Listening notes: Kate Grace on The Morning Shakeout

I listen to maybe two episodes of The Morning Shakeout per year, but they're always great. Distance runners are, unsurprisingly, good at maintaining conversational pace and energy for an hour. Mario Fraioli does his homework but knows when to shut up; he's a sneaky-great interviewer.

I wasn't familiar with Kate Grace, but turns out she's good at running and extremely insightful. Here's the link. Some of many striking elements:

  1. She advocates practicing dealing with doubts and other psychological aspects of running. For her, this is better achieved by explicitly working through (e.g.) frustration and self-criticism while practicing running than by treating mental preparation as a separate activity.
  2. Her worst doubts come roughly 1/3 of the way through a set or workout.
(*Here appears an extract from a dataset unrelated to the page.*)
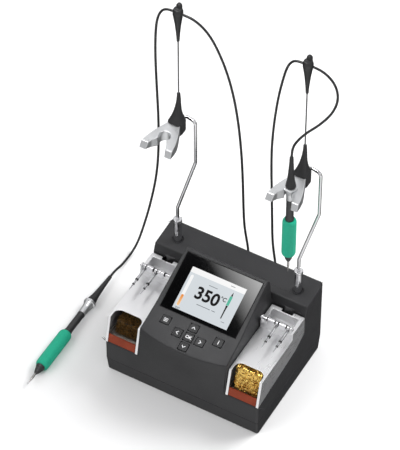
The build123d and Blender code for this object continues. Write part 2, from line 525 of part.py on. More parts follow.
# ---- tool handles, drawn upright with the rim's top face at the origin ----------------
def tool_boot():
    return turned([(6.0, 0), (4.6, 8), (3.2, 24), (2.2, BOOT_L)])


def tool_sleeve():
    sleeve = turned([(4.6, -SLEEVE_L), (4.6, -9.5), (6.2, -RIM_T), (RIM_R, -RIM_T), (RIM_R, 0)])
    return sleeve - Pos(0, 0, -SLEEVE_L / 2 - 1) * Cylinder(3.6, SLEEVE_L + 2 - 3)


def tool_barrel():
    grip_end = -SLEEVE_L - NECK_L - GRIP_L
    return turned([(1.7, grip_end - NOSE_L), (4.3, grip_end - 1), (BARREL_R, -SLEEVE_L), (3.6, -SLEEVE_L),
                   (3.6, -3.0)])


def tool_grip():
    top = -SLEEVE_L - NECK_L
    end = top - GRIP_L
    grip = turned([(5.4, end), (GRIP_R, end + 5), (GRIP_R, top - 3), (6.0, top)])
    return grip - Pos(0, 0, (top + end) / 2) * Cylinder(BARREL_R, GRIP_L + 2)


def tool_tip():
    top = -SLEEVE_L - NECK_L - GRIP_L - NOSE_L
    return turned([(0.25, top - TIP_L), (TIP_R, top - 7), (TIP_R, top)])


TOOL_PIECES = {"boot": tool_boot, "sleeve": tool_sleeve, "barrel": tool_barrel, "grip": tool_grip,
               "tip": tool_tip}
TOOL_PLACES = {
    "left": Location((BENCH_X, BENCH_RIM_Y, GRIP_R), (-90, 0, 0)),
    "right": Location((STAND_X, POST_Y + NEST_Y, FORK_TOP_Z + HANG_GAP + RIM_T))}


# ---- cords --------------------------------------------------------------------------
def cord(name):
    """Tube of straight runs joined by arcs, each as large as its two runs allow."""
    points = [Vector(*p) for p in CORD_ROUTES[name]]
    runs = [b - a for a, b in zip(points, points[1:])]
    radii = []
    for before, after in zip(runs, runs[1:]):
        half_turn = math.radians(before.get_angle(after)) / 2
        radii.append(0.45 * min(before.length, after.length) / math.tan(half_turn))
    path = FilletPolyline(*points, radius=radii)
    tube = sweep(Plane(origin=points[0], z_dir=runs[0]) * Circle(CORD_R), path=path)
    length = path.length
    print(name, "radii", [round(r, 1) for r in radii], "runs", [round(r.length, 1) for r in runs])
    ratio = tube.volume / (math.pi * CORD_R**2 * length)
    print(name, "length", round(length, 1), "volume ratio", round(ratio, 4),
          "lowest", round(tube.bounding_box().min.Z, 2))
    return tube


# ---- write every part ------------------------------------------------------------------
os.makedirs("parts", exist_ok=True)
save("upper_shell", upper_shell())
save("lower_tray", lower_tray())
save("rubber_feet", *rubber_feet())
save("case_screws", *case_screws())
save("display_glass", display_glass())
save("lcd_module", lcd_module())
save("circuit_boards", front_board(), main_board())
save("transformer", transformer())
save("rear_panel", rear_panel())
save("mains_inlet", mains_inlet())
save("switch_frame", switch_frame())
save("power_rocker", power_rocker())
save("earth_jack", earth_jack())
save("tool_sockets", tool_socket(-SOCKET_X), tool_socket(SOCKET_X))
save("cord_plugs", cord_plug(-SOCKET_X), cord_plug(SOCKET_X))
for label, (key_x, key_u) in KEYS.items():
    save(f"button_{label}", key(key_x, key_u))


def on_side(shape, sign):
    """The shape as drawn for the right side, or mirrored for the left."""
    return shape if sign > 0 else mirror(shape, about=Plane.YZ)


STAND_PIECES = {"stand_cover": stand_cover(), "stand_lip": stand_lip(), "stand_cup": stand_cup(),
                "spare_rack": spare_rack()}
for side, sign in SIDES.items():
    for name, shape in STAND_PIECES.items():
        save(f"{name}_{side}", on_side(shape, sign))
    save(f"spare_tips_{side}", *[on_side(tip, sign) for tip in spare_tips()])
    save("brass_wool_right" if sign > 0 else "wire_brush_left", on_side(cleaning_block(), sign))
    axis = Pos(sign * STAND_X, POST_Y, 0)
    save(f"post_{side}", axis * post())
    save(f"arm_rod_{side}", axis * arm_rod())
    save(f"holder_fork_{side}", axis * holder_fork())
    save(f"fork_boot_{side}", axis * fork_boot())
    save(f"guide_wire_{side}", axis * guide_wire())
    save(f"cord_clip_{side}", axis * cord_clip())
    for piece, make in TOOL_PIECES.items():
        save(f"tool_{piece}_{side}", TOOL_PLACES[side] * make())
for cord_name in CORD_ROUTES:
    save(cord_name, cord(cord_name))
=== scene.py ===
import json
import math

import bmesh
import bpy
import numpy as np
from mathutils import Matrix, Vector


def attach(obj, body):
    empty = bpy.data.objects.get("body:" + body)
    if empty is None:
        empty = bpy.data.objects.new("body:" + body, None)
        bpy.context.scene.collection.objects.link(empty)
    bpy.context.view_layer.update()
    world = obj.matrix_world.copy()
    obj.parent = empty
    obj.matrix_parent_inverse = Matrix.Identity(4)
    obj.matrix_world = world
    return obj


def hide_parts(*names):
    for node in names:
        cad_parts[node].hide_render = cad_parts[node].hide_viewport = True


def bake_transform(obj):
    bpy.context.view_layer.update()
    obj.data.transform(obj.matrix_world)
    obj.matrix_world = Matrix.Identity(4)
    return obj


# Looks of a two-tool soldering station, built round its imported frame.
# Metres, +Z up, the front faces -Y. The origin is the middle of the plane that its feet stand on.

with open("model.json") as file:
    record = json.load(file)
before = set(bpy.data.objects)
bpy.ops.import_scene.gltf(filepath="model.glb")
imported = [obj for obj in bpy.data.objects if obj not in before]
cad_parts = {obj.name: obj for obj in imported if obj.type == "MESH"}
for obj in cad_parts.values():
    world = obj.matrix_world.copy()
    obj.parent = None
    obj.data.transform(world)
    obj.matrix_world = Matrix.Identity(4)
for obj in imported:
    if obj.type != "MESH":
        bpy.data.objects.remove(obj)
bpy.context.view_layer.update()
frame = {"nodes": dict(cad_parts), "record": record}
nodes = frame["nodes"]
slot_of = {s["node"]: s["material_slot"] for s in frame["record"]["subparts"]}
body_of = {n: b for b, members in frame["record"]["behaviour"]["bodies"].items() for n in members}
random = np.random.default_rng(11)
MM = 0.001
SIDES = {"left": -1, "right": 1}


# ---- camera ---------------------------------------------------------------------------
CAMERA_PLACE = Vector((1.0585, -1.8963, 2.6840))
CAMERA_AIM = Vector((-0.0921, 0.1287, 0.0500))
LENS_MM, SENSOR_MM = 240, 36


def add_camera():
    data = bpy.data.cameras.new("camera")
    data.lens = LENS_MM
    data.sensor_width = SENSOR_MM
    data.clip_start = 0.05
    data.clip_end = 50
    camera = bpy.data.objects.new("camera", data)
    camera.location = CAMERA_PLACE
    camera.rotation_mode = "QUATERNION"
    camera.rotation_quaternion = (CAMERA_AIM - CAMERA_PLACE).to_track_quat("-Z", "Y")
    bpy.context.scene.collection.objects.link(camera)
    bpy.context.scene.camera = camera


# ---- shader groups and materials -----------------------------------------------------------
def new_group(name, inputs, outputs):
    """Empty shader group with named sockets. Returns the group, its input node and its output node."""
    group = bpy.data.node_groups.new(name, "ShaderNodeTree")
    for label, kind, value in inputs:
        socket = group.interface.new_socket(name=label, in_out="INPUT", socket_type=kind)
        if value is not None:
            socket.default_value = value
    for label, kind in outputs:
        group.interface.new_socket(name=label, in_out="OUTPUT", socket_type=kind)
    return group, group.nodes.new("NodeGroupInput"), group.nodes.new("NodeGroupOutput")


def noise(tree, vector, scale, detail):
    """Noise texture in tree whose scale is a number or a socket. Returns its value socket."""
    texture = tree.nodes.new("ShaderNodeTexNoise")
    texture.inputs["Detail"].default_value = detail
    tree.links.new(vector, texture.inputs["Vector"])
    if isinstance(scale, (int, float)):
        texture.inputs["Scale"].default_value = scale
    else:
        tree.links.new(scale, texture.inputs["Scale"])
    return texture.outputs["Fac"]


def remap(tree, value, low, high, to_low, to_high):
    """Linear map of value from low..high to to_low..to_high, where the last two are numbers or sockets."""
    node = tree.nodes.new("ShaderNodeMapRange")
    tree.links.new(value, node.inputs["Value"])
    for label, given in (("From Min", low), ("From Max", high), ("To Min", to_low), ("To Max", to_high)):
        if isinstance(given, (int, float)):
            node.inputs[label].default_value = given
        else:
            tree.links.new(given, node.inputs[label])
    return node.outputs["Result"]


def mix_colours(tree, share, first, second):
    """Colour between two colour sockets, by share."""
    node = tree.nodes.new("ShaderNodeMix")
    node.data_type = "RGBA"
    tree.links.new(share, node.inputs["Factor"])
    tree.links.new(first, node.inputs[6])
    tree.links.new(second, node.inputs[7])
    return node.outputs[2]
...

In my own (very, very different!) workout regimen I've noticed the same thing, and a lot of what I practice is simply not indulging the part of my brain that calculates how many more repetitions I have, compares my fatigue to the fatigue I remember from analogous portions of other workouts, etc. One big mental breakthrough I had when I was training as a runner was simply to realize that I persistently confused the "things are harder because I'm running uphill" feeling with the "my body is not performing well right now and I might not be able to finish this run" feeling.
  3. For mental preparation, she aims for a kind of level confidence, not "hype" (which she thinks of as overrated).
  4. She recommends that an elite athlete choose where to live in part by how convenient the location is to a major airport.
  5. How much of what we know about the career trajectory of an athlete is mere convention or a relic from when we didn't know as much about training and longevity? Maybe a lot. Grace is (i) specializing in the 800m and (ii) running really, really fast well past the age when it's traditional to do either; she speculates that we don't know as much as we thought we did about what athletes can do at various life stages.
  6. She advocates for combining a willingness to make big decisions with (i) an ability to adjust later and (ii) less fear about whether the decision is optimal. This reminds me of Patrick Collison's belief that decisionmaking is overrated:

    I actually think that decision-making is probably a little bit overrated as a question or an area of study in that – investors, obviously, this is their job, right? And that’s all they can do in some sense, invest or not. [...] But it’s not usually that. And I think that the question I would encourage people to think more about is, “How do I get to make better decisions?” as in, “How do I make sure the decisions I’m confronted with end up being better?” It’s not like, “How should I choose between option A and B,” but, “How do I make sure that both options A and B are as good as possible, and there’s also a C, D, and E, and that those options are great too?”